- _TASK BRIEF_:
Each entry has to be copied exactly, with nothing missed.

- _DATA TO PROCESS_:
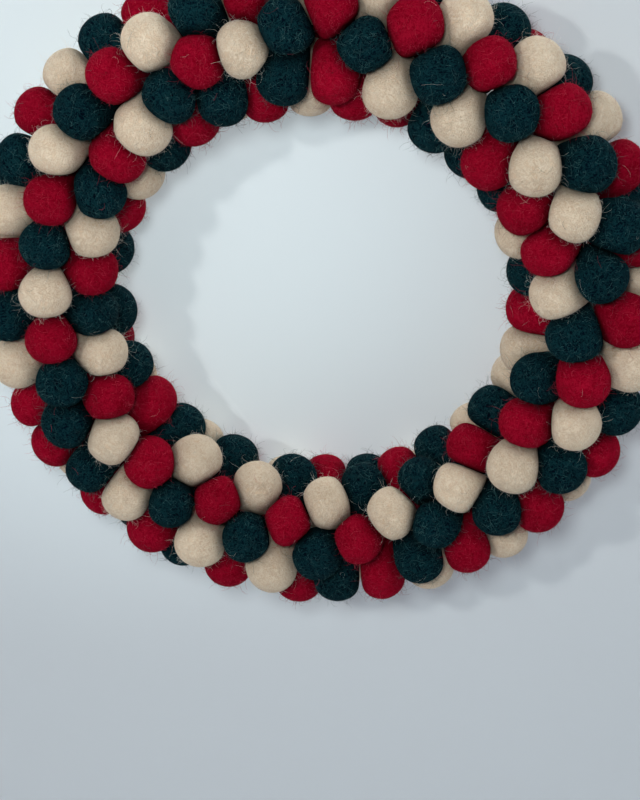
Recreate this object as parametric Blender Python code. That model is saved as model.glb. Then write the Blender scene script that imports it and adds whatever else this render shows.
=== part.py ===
"""Felt ball wreath: a ring of wool felt balls in three colours, squeezed together all round its tube.

Metres, +Z up, front towards -Y. The origin is the hanging point, the top of the hole's inner edge.
"""

import math

import bmesh
import bpy
import numpy as np
from mathutils import Vector
from mathutils.geometry import delaunay_2d_cdt

# Driving sizes
BALL_RADIUS = 0.0125
RING_RADIUS = 0.1225
TUBE_RADIUS = 0.0238
HOLE_RADIUS = RING_RADIUS - TUBE_RADIUS - BALL_RADIUS
SQUEEZE = 0.88
PITCH = SQUEEZE * 2 * BALL_RADIUS
ARCS = 16
ARC_GAP = 0.0004
# The share of an arc by which the borders are turned on from the right side
ARC_TURN = 0.3
# A ball with more than this share of its neighbours in another arc joins that arc
MOST_FOREIGN = 0.55

# Handmade balls differ: the spread of their radius, as a share, and of how far out they sit
SIZE_SPREAD = 0.025
SEAT_SPREAD = 0.0006
SPREAD_SEED = 7

# How the laid strands settle: the pull back to their place, and the share of an overlap undone in a step
HOLD = 0.2
EASE = 0.3
SETTLING_STEPS = 60

# A ball goes in wherever this share of the pitch is free, in three passes over a net of places, nearest
# first to the balls within about this share of the pitch
FREE_SHARES = (0.93, 0.86, 0.82)
SCAN_RING_DEG = 2.5
SCAN_TUBE_DEG = 6.0
CROWD_REACH = 0.6

# How far each ring of a ball's points lies from its top towards its creases, the least pull of each of
# three balls on the hollow between them, and the distance under which two points are one
RING_SHARES = (0.67, 0.34)
LEAST_CORNER_SHARE = 0.14
SAME_SPOT = 1e-7

# The three felts, in the order in which they follow each other on a strand
FELTS = (
    ("red_felt", (0.36, 0.004, 0.016)),
    ("cream_felt", (0.72, 0.61, 0.47)),
    ("green_felt", (0.004, 0.035, 0.032)),
)
RED, CREAM, GREEN = range(3)
FELT_ROUGHNESS = 0.95

# Strands of balls laid along the ring, in degrees: around the ring clockwise from its right side, and
# around the tube outwards from its front. order is the step from one ball's colour to the next.
# ring_from, ring_to, tube_from, tube_middle, tube_to, balls, first colour, order
STRANDS = (
    (157, 202, -42, -59, -45, 5, RED, 1),
    (214, 251, -33, -27, 2, 5, GREEN, 1),
    (260, 292, 2, 38, 98, 5, CREAM, 1),
    (165, 208, -6, -6, 4, 5, GREEN, 1),
    (216, 262, 28, 36, 59, 6, CREAM, 1),
    (160, 200, 66, 45, 58, 5, RED, 1),
    (210, 242, 65, 90, 106, 5, GREEN, 1),
    (206, 241, -108, -94, -71, 4, RED, 1),
    (252, 267, -52, -42, -33, 2, GREEN, 0),
    (278, 291, -36, -33, -30, 2, RED, 1),
    (298, 320, 2, 54, 101, 4, GREEN, 1),
    (283, 306, 5, 53, 98, 4, GREEN, 1),
    (307, 327, -28, 32, 107, 4, CREAM, 1),
    (320, 336, -45, 10, 90, 4, RED, 1),
    (334, 349, -44, 22, 79, 4, RED, 1),
    (344, 416, -38, 4, 68, 8, RED, 1),
    (352, 392, 7, 63, 82, 5, GREEN, 1),
    (19, 71, -44, -2, 79, 6, GREEN, 1),
    (28, 64, -115, -66, -15, 5, CREAM, 1),
    (342, 376, -77, -94, -94, 4, CREAM, 1),
    (260, 271, -70, -80, -91, 2, RED, 1),
    (282, 294, -80, -90, -99, 2, RED, 0),
    (304, 330, -79, -91, -93, 3, GREEN, 0),
    (63, 110, -60, -8, 68, 6, GREEN, -1),
    (70, 127, -98, -36, 46, 7, RED, -1),
    (100, 136, -99, -36, 20, 5, GREEN, -1),
    (118, 138, -107, -65, -26, 3, GREEN, -1),
    (148, 156, -23, -3, 17, 2, CREAM, 1),
    (70, 80, 23, 35, 46, 2, GREEN, 1),
    (89, 97, 36, 46, 57, 2, GREEN, 1),
    (136, 147, -99, -96, -94, 2, GREEN, 1),
    (138, 152, 71, 71, 61, 2, RED, 0),
    (158, 192, -90, -106, -118, 3, GREEN, 0),
    (47, 58, -115, -110, -105, 2, CREAM, 1),
    (81, 92, -123, -125, -127, 2, GREEN, 1),
)


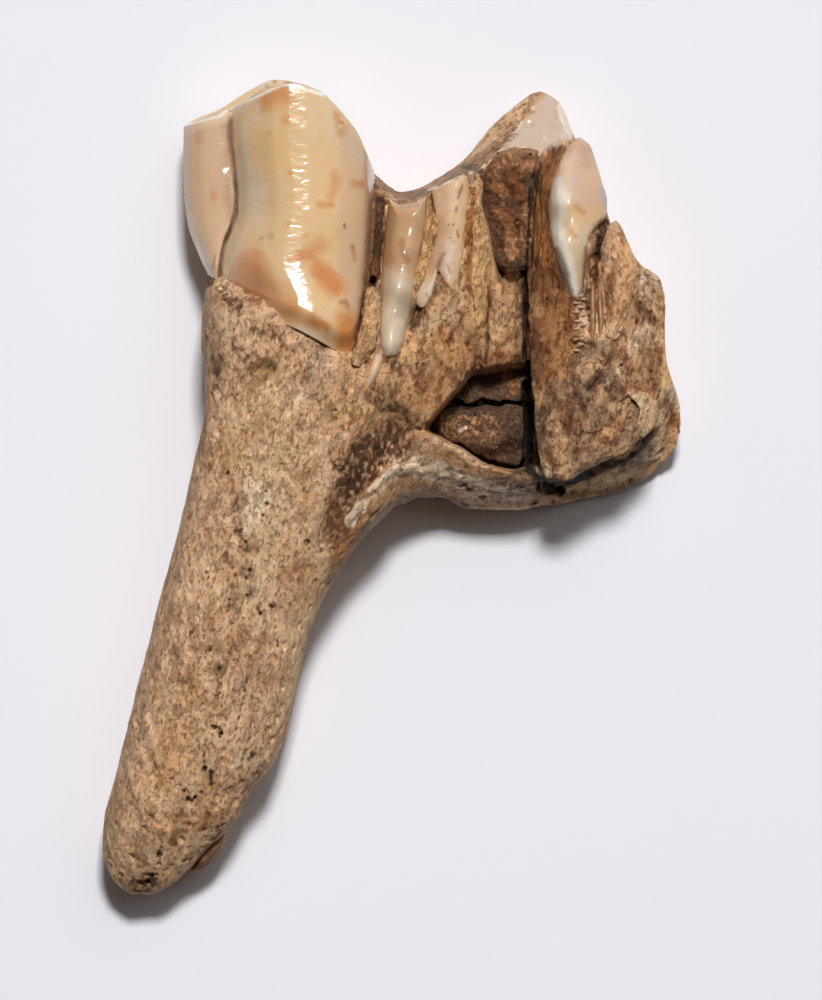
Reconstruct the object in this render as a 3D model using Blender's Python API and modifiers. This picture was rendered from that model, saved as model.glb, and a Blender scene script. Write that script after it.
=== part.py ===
"""A fossil lower molar of an ibex, lying on its tongue side with its cheek side up.

Z is up from the surface that the tooth lies on. Y runs along the tooth, from the root's broken tip
to the chewing edge, and X runs from the front of the jaw to the back. The origin is on the surface,
under the middle of the tooth. Sizes in the tables are millimetres.
"""

import math

import bmesh
import bpy
import numpy as np
from mathutils import Matrix

MM = 0.001

# Size of the steps that the skin of the tooth is made in, and how many triangles it keeps
FINE_STEP = 0.3
SOLID_TRIANGLES = 7600
# How much of the underside is trimmed to the flats that it rests on
FLAT_DEPTH = 0.12
# Middle of the tooth in the tables' own measure, which becomes the origin
MIDDLE = (0.055, -0.105)

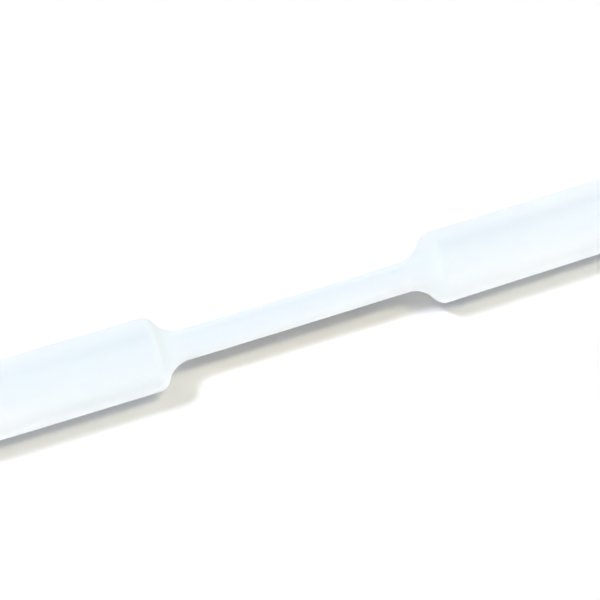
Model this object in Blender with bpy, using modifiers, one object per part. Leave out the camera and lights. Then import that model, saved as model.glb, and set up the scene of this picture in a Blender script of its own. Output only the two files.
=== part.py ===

- _SOLUTION FOR THIS PROBLEM_:
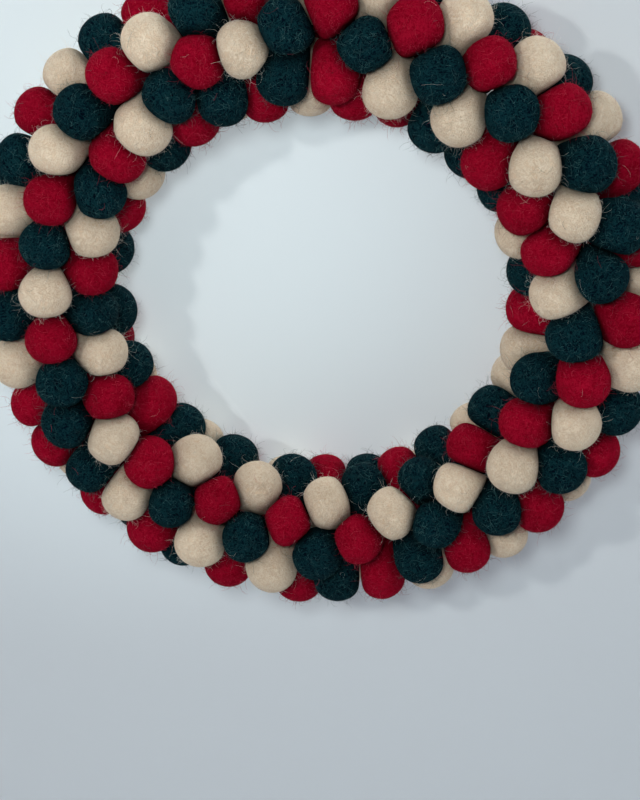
Recreate this object as parametric Blender Python code. That model is saved as model.glb. Then write the Blender scene script that imports it and adds whatever else this render shows.
=== part.py ===
"""Felt ball wreath: a ring of wool felt balls in three colours, squeezed together all round its tube.

Metres, +Z up, front towards -Y. The origin is the hanging point, the top of the hole's inner edge.
"""

import math

import bmesh
import bpy
import numpy as np
from mathutils import Vector
from mathutils.geometry import delaunay_2d_cdt

# Driving sizes
BALL_RADIUS = 0.0125
RING_RADIUS = 0.1225
TUBE_RADIUS = 0.0238
HOLE_RADIUS = RING_RADIUS - TUBE_RADIUS - BALL_RADIUS
SQUEEZE = 0.88
PITCH = SQUEEZE * 2 * BALL_RADIUS
ARCS = 16
ARC_GAP = 0.0004
# The share of an arc by which the borders are turned on from the right side
ARC_TURN = 0.3
# A ball with more than this share of its neighbours in another arc joins that arc
MOST_FOREIGN = 0.55

# Handmade balls differ: the spread of their radius, as a share, and of how far out they sit
SIZE_SPREAD = 0.025
SEAT_SPREAD = 0.0006
SPREAD_SEED = 7

# How the laid strands settle: the pull back to their place, and the share of an overlap undone in a step
HOLD = 0.2
EASE = 0.3
SETTLING_STEPS = 60

# A ball goes in wherever this share of the pitch is free, in three passes over a net of places, nearest
# first to the balls within about this share of the pitch
FREE_SHARES = (0.93, 0.86, 0.82)
SCAN_RING_DEG = 2.5
SCAN_TUBE_DEG = 6.0
CROWD_REACH = 0.6

# How far each ring of a ball's points lies from its top towards its creases, the least pull of each of
# three balls on the hollow between them, and the distance under which two points are one
RING_SHARES = (0.67, 0.34)
LEAST_CORNER_SHARE = 0.14
SAME_SPOT = 1e-7

# The three felts, in the order in which they follow each other on a strand
FELTS = (
    ("red_felt", (0.36, 0.004, 0.016)),
    ("cream_felt", (0.72, 0.61, 0.47)),
    ("green_felt", (0.004, 0.035, 0.032)),
)
RED, CREAM, GREEN = range(3)
FELT_ROUGHNESS = 0.95

# Strands of balls laid along the ring, in degrees: around the ring clockwise from its right side, and
# around the tube outwards from its front. order is the step from one ball's colour to the next.
# ring_from, ring_to, tube_from, tube_middle, tube_to, balls, first colour, order
STRANDS = (
    (157, 202, -42, -59, -45, 5, RED, 1),
    (214, 251, -33, -27, 2, 5, GREEN, 1),
    (260, 292, 2, 38, 98, 5, CREAM, 1),
    (165, 208, -6, -6, 4, 5, GREEN, 1),
    (216, 262, 28, 36, 59, 6, CREAM, 1),
    (160, 200, 66, 45, 58, 5, RED, 1),
    (210, 242, 65, 90, 106, 5, GREEN, 1),
    (206, 241, -108, -94, -71, 4, RED, 1),
    (252, 267, -52, -42, -33, 2, GREEN, 0),
    (278, 291, -36, -33, -30, 2, RED, 1),
    (298, 320, 2, 54, 101, 4, GREEN, 1),
    (283, 306, 5, 53, 98, 4, GREEN, 1),
    (307, 327, -28, 32, 107, 4, CREAM, 1),
    (320, 336, -45, 10, 90, 4, RED, 1),
    (334, 349, -44, 22, 79, 4, RED, 1),
    (344, 416, -38, 4, 68, 8, RED, 1),
    (352, 392, 7, 63, 82, 5, GREEN, 1),
    (19, 71, -44, -2, 79, 6, GREEN, 1),
    (28, 64, -115, -66, -15, 5, CREAM, 1),
    (342, 376, -77, -94, -94, 4, CREAM, 1),
    (260, 271, -70, -80, -91, 2, RED, 1),
    (282, 294, -80, -90, -99, 2, RED, 0),
    (304, 330, -79, -91, -93, 3, GREEN, 0),
    (63, 110, -60, -8, 68, 6, GREEN, -1),
    (70, 127, -98, -36, 46, 7, RED, -1),
    (100, 136, -99, -36, 20, 5, GREEN, -1),
    (118, 138, -107, -65, -26, 3, GREEN, -1),
    (148, 156, -23, -3, 17, 2, CREAM, 1),
    (70, 80, 23, 35, 46, 2, GREEN, 1),
    (89, 97, 36, 46, 57, 2, GREEN, 1),
    (136, 147, -99, -96, -94, 2, GREEN, 1),
    (138, 152, 71, 71, 61, 2, RED, 0),
    (158, 192, -90, -106, -118, 3, GREEN, 0),
    (47, 58, -115, -110, -105, 2, CREAM, 1),
    (81, 92, -123, -125, -127, 2, GREEN, 1),
)


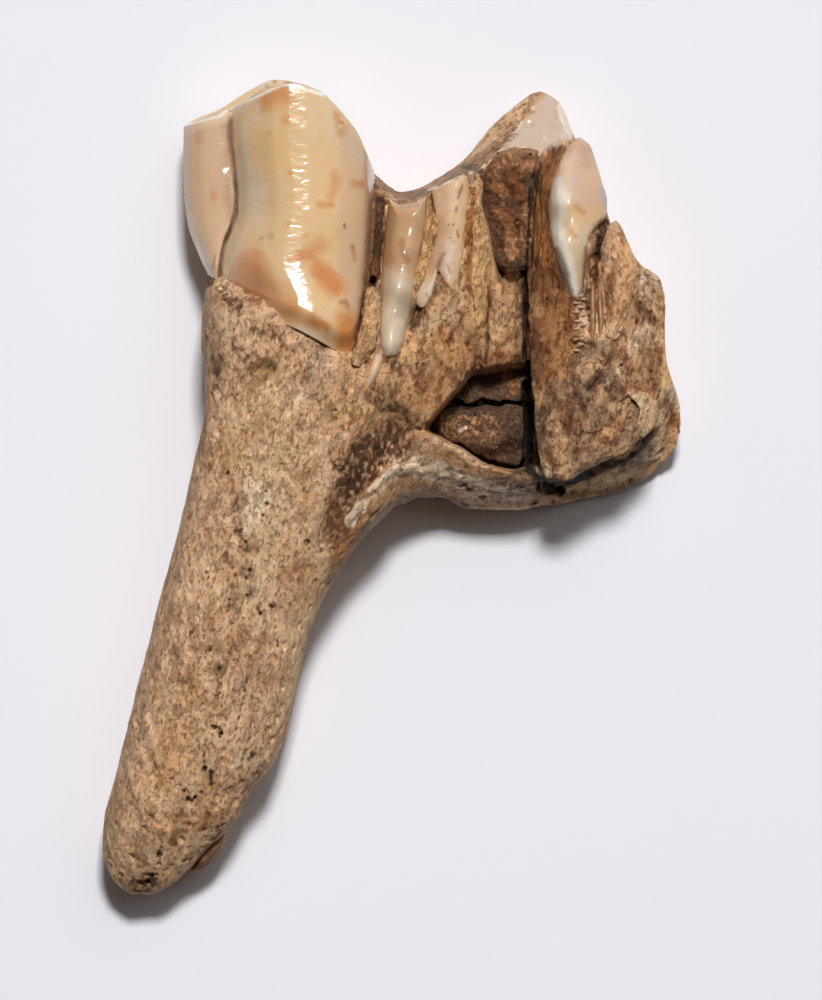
Reconstruct the object in this render as a 3D model using Blender's Python API and modifiers. This picture was rendered from that model, saved as model.glb, and a Blender scene script. Write that script after it.
=== part.py ===
"""A fossil lower molar of an ibex, lying on its tongue side with its cheek side up.

Z is up from the surface that the tooth lies on. Y runs along the tooth, from the root's broken tip
to the chewing edge, and X runs from the front of the jaw to the back. The origin is on the surface,
under the middle of the tooth. Sizes in the tables are millimetres.
"""

import math

import bmesh
import bpy
import numpy as np
from mathutils import Matrix

MM = 0.001

# Size of the steps that the skin of the tooth is made in, and how many triangles it keeps
FINE_STEP = 0.3
SOLID_TRIANGLES = 7600
# How much of the underside is trimmed to the flats that it rests on
FLAT_DEPTH = 0.12
# Middle of the tooth in the tables' own measure, which becomes the origin
MIDDLE = (0.055, -0.105)

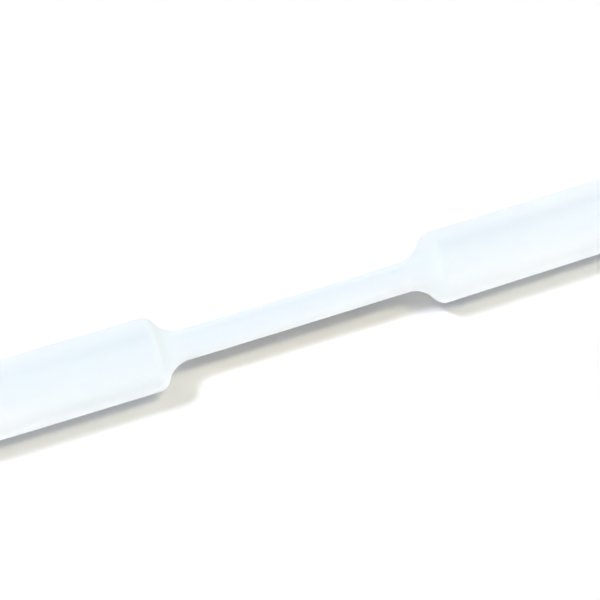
Model this object in Blender with bpy, using modifiers, one object per part. Leave out the camera and lights. Then import that model, saved as model.glb, and set up the scene of this picture in a Blender script of its own. Output only the two files.
=== part.py ===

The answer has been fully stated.